> Short exercise: Give back all the data exactly, line by line.

> Task data:
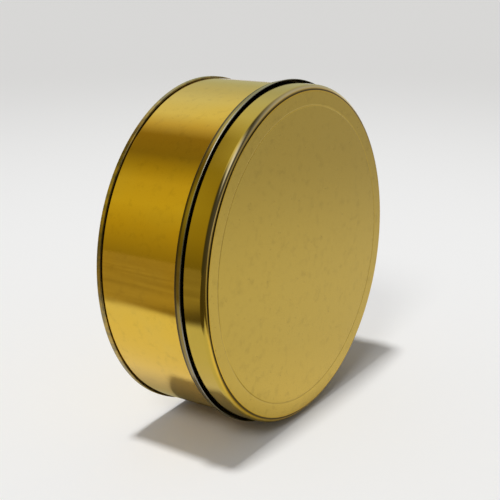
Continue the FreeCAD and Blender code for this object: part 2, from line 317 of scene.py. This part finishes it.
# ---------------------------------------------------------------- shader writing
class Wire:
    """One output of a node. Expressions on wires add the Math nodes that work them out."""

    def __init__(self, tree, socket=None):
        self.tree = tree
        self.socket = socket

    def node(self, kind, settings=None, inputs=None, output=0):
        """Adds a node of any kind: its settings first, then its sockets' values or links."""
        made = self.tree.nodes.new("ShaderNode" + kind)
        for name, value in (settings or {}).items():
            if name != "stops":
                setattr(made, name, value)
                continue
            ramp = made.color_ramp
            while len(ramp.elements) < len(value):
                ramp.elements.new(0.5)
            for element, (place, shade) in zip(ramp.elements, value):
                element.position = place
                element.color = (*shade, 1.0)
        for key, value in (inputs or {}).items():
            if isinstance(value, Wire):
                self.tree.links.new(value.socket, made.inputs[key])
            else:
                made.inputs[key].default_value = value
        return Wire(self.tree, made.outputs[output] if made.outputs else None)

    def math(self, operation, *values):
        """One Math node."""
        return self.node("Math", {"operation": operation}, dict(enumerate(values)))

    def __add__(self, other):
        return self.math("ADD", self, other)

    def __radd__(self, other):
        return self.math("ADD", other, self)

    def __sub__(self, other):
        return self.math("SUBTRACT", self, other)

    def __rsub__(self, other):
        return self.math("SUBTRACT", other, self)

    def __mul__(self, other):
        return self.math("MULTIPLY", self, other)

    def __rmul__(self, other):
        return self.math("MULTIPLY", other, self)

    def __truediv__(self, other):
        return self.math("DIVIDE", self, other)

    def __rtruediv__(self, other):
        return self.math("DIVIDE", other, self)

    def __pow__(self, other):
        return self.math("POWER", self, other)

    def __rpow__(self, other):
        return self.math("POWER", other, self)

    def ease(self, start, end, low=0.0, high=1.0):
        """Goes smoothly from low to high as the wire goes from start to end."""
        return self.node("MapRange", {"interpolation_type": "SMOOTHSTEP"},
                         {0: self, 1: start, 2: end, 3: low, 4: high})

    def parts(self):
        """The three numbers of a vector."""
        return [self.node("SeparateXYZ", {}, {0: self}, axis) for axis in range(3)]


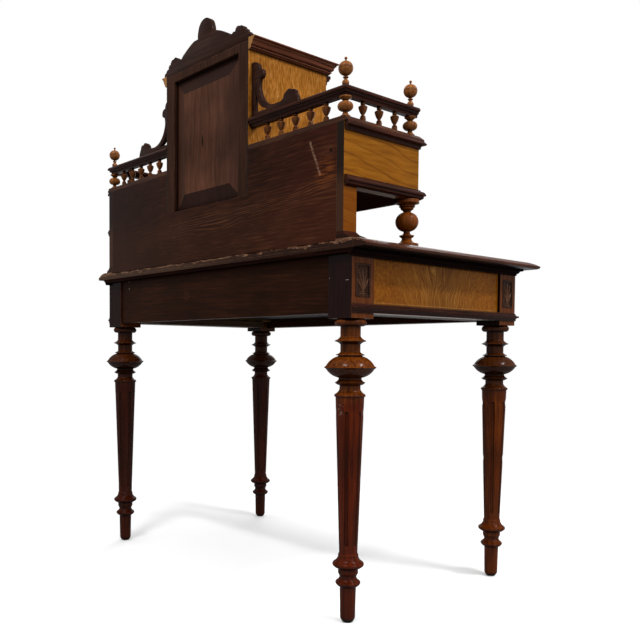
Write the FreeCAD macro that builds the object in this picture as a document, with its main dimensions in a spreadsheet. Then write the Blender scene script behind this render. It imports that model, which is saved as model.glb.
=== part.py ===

> Answer to the task:
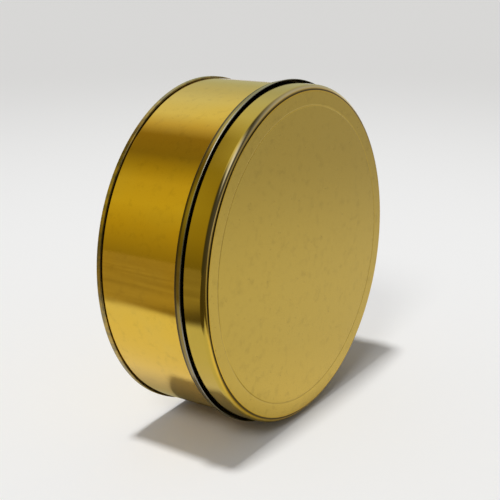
Continue the FreeCAD and Blender code for this object: part 2, from line 317 of scene.py. This part finishes it.
# ---------------------------------------------------------------- shader writing
class Wire:
    """One output of a node. Expressions on wires add the Math nodes that work them out."""

    def __init__(self, tree, socket=None):
        self.tree = tree
        self.socket = socket

    def node(self, kind, settings=None, inputs=None, output=0):
        """Adds a node of any kind: its settings first, then its sockets' values or links."""
        made = self.tree.nodes.new("ShaderNode" + kind)
        for name, value in (settings or {}).items():
            if name != "stops":
                setattr(made, name, value)
                continue
            ramp = made.color_ramp
            while len(ramp.elements) < len(value):
                ramp.elements.new(0.5)
            for element, (place, shade) in zip(ramp.elements, value):
                element.position = place
                element.color = (*shade, 1.0)
        for key, value in (inputs or {}).items():
            if isinstance(value, Wire):
                self.tree.links.new(value.socket, made.inputs[key])
            else:
                made.inputs[key].default_value = value
        return Wire(self.tree, made.outputs[output] if made.outputs else None)

    def math(self, operation, *values):
        """One Math node."""
        return self.node("Math", {"operation": operation}, dict(enumerate(values)))

    def __add__(self, other):
        return self.math("ADD", self, other)

    def __radd__(self, other):
        return self.math("ADD", other, self)

    def __sub__(self, other):
        return self.math("SUBTRACT", self, other)

    def __rsub__(self, other):
        return self.math("SUBTRACT", other, self)

    def __mul__(self, other):
        return self.math("MULTIPLY", self, other)

    def __rmul__(self, other):
        return self.math("MULTIPLY", other, self)

    def __truediv__(self, other):
        return self.math("DIVIDE", self, other)

    def __rtruediv__(self, other):
        return self.math("DIVIDE", other, self)

    def __pow__(self, other):
        return self.math("POWER", self, other)

    def __rpow__(self, other):
        return self.math("POWER", other, self)

    def ease(self, start, end, low=0.0, high=1.0):
        """Goes smoothly from low to high as the wire goes from start to end."""
        return self.node("MapRange", {"interpolation_type": "SMOOTHSTEP"},
                         {0: self, 1: start, 2: end, 3: low, 4: high})

    def parts(self):
        """The three numbers of a vector."""
        return [self.node("SeparateXYZ", {}, {0: self}, axis) for axis in range(3)]


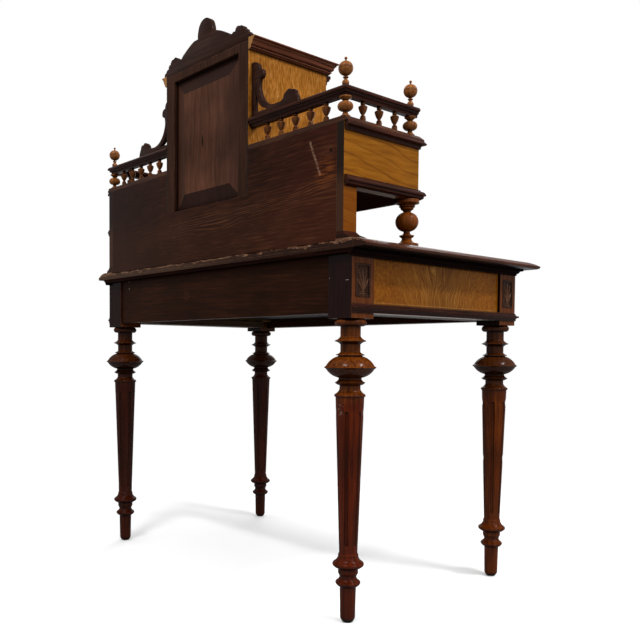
Write the FreeCAD macro that builds the object in this picture as a document, with its main dimensions in a spreadsheet. Then write the Blender scene script behind this render. It imports that model, which is saved as model.glb.
=== part.py ===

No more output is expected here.